- I was introduced to Mariah's "Shinzo No Tobira" by Swiss digger Lexx, who included it on his 2012 compilation for Claremont 56, Originals Volume Eight. There were some inspired selections on the CD, but "Shinzo No Tobira" was its finest curveball, a gilded combination of gentle drums, soaring melody and indecipherable (to me, anyway) vocals. The song was originally released on the Better Days label in 1983. It was tucked away towards the end of Utakata No Hibi, the sixth and final album from Mariah, an experimental band led by Japanese musician and composer Yasuaki Shimizu.
"Shinzo No Tobira" was coveted by record nerds long before Originals.
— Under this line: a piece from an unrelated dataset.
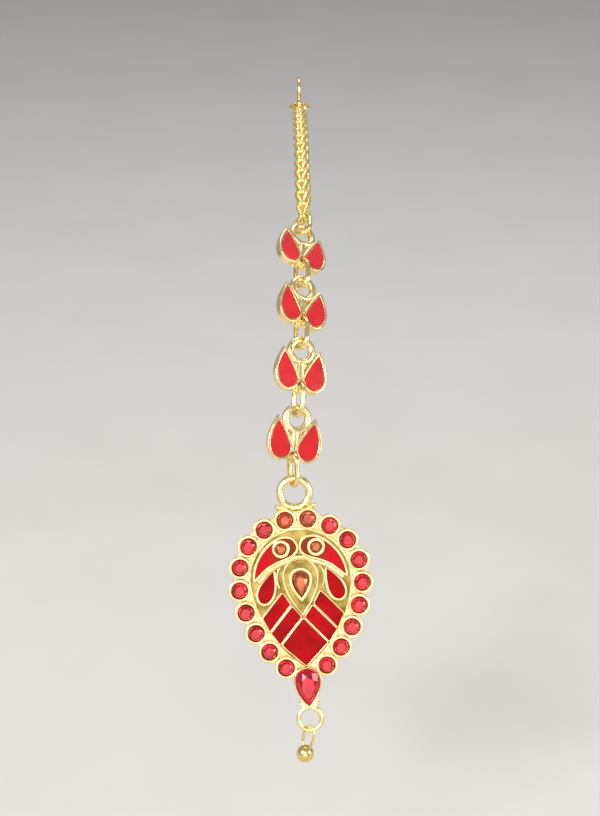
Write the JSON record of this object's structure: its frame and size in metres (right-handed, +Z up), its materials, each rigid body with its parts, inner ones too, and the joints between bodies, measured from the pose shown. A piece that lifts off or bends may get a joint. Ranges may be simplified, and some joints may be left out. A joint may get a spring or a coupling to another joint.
{
  "type": "maang tikka",
  "caption": "Hair jewel worn down the parting: a wire hook, a loop-in-loop chain, enamelled leaf links and a pear pendant of red stones with a bead drop.",
  "frame": {"origin": "middle of the hook's bend, where the hair holds the hook on the crown", "axes": "+Z up as worn, the front faces -Y, +X to the right of whoever looks at the front; the strand runs forward over the crown along -Y and down the brow along -Z"},
  "size_m": [0.0281, 0.1294, 0.1046],
  "materials": {
    "casting_gold": "pale bright gold plate on a cast zinc alloy, polished rims over soft cast faces",
    "link_gold": "polished gold plate on round brass wire",
    "chain_gold": "gold plate on fine brass wire, darker between the links",
    "bead_gold": "polished gold plate",
    "leaf_enamel": "glossy poured red enamel",
    "panel_enamel": "deep glossy poured red enamel",
    "red_glass": "cut red glass on foil",
    "amber_glass": "cut brown-red glass on foil"
  },
  "bodies": {
    "root": {"centre_stone": "amber_glass", "chain": "chain_gold", "chain_ring": "link_gold", "drop_bead": "bead_gold", "eye_stone_left": "amber_glass", "eye_stone_right": "amber_glass", "foot_stone": "red_glass", "hook": "link_gold", "hook_ring": "link_gold", "horn_enamel_left": "panel_enamel", "horn_enamel_right": "panel_enamel", "leaf_enamel_1_left": "leaf_enamel", "leaf_enamel_1_right": "leaf_enamel", "leaf_enamel_2_left": "leaf_enamel", "leaf_enamel_2_right": "leaf_enamel", "leaf_enamel_3_left": "leaf_enamel", "leaf_enamel_3_right": "leaf_enamel", "leaf_enamel_4_left": "leaf_enamel", "leaf_enamel_4_right": "leaf_enamel", "leaf_link_1": "casting_gold", "leaf_link_2": "casting_gold", "leaf_link_3": "casting_gold", "leaf_link_4": "casting_gold", "lozenge_inner_left": "panel_enamel", "lozenge_inner_right": "panel_enamel", "lozenge_middle": "panel_enamel", "lozenge_outer_left": "panel_enamel", "lozenge_outer_right": "panel_enamel", "oval_link_1": "link_gold", "oval_link_2": "link_gold", "oval_link_3": "link_gold", "oval_link_4": "link_gold", "pendant_frame": "casting_gold", "round_stone_01": "red_glass", "round_stone_02": "red_glass", "round_stone_03": "red_glass", "round_stone_04": "red_glass", "round_stone_05": "red_glass", "round_stone_06": "red_glass", "round_stone_07": "red_glass", "round_stone_08": "red_glass", "round_stone_09": "red_glass", "round_stone_10": "red_glass", "round_stone_11": "red_glass", "round_stone_12": "red_glass", "round_stone_13": "red_glass", "round_stone_14": "red_glass", "round_stone_15": "red_glass", "round_stone_16": "red_glass", "round_stone_17": "red_glass", "round_stone_18": "red_glass", "tear_enamel_left": "panel_enamel", "tear_enamel_right": "panel_enamel"}
  },
  "joints": []
}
Lexx first heard it on Prins Thomas's DJ History Mystery Mix back in 2009. Prins Thomas had in turn picked up Utakata No Hibi on a trip to Japan. Though he's unsure who gave it to him, most roads of inquiry about Utakata No Hibi lead back to Chee Shimizu, a scholarly record collector who lives in Tokyo. (He's published an entire book devoted to strange and exotic music.) For a few years, Shimizu, who's no relation to Yasuaki of Mariah, would bring out copies of Utakata No Hibi on his trips to Europe to give to friends. But eventually the well dried out and copies became scarce and expensive.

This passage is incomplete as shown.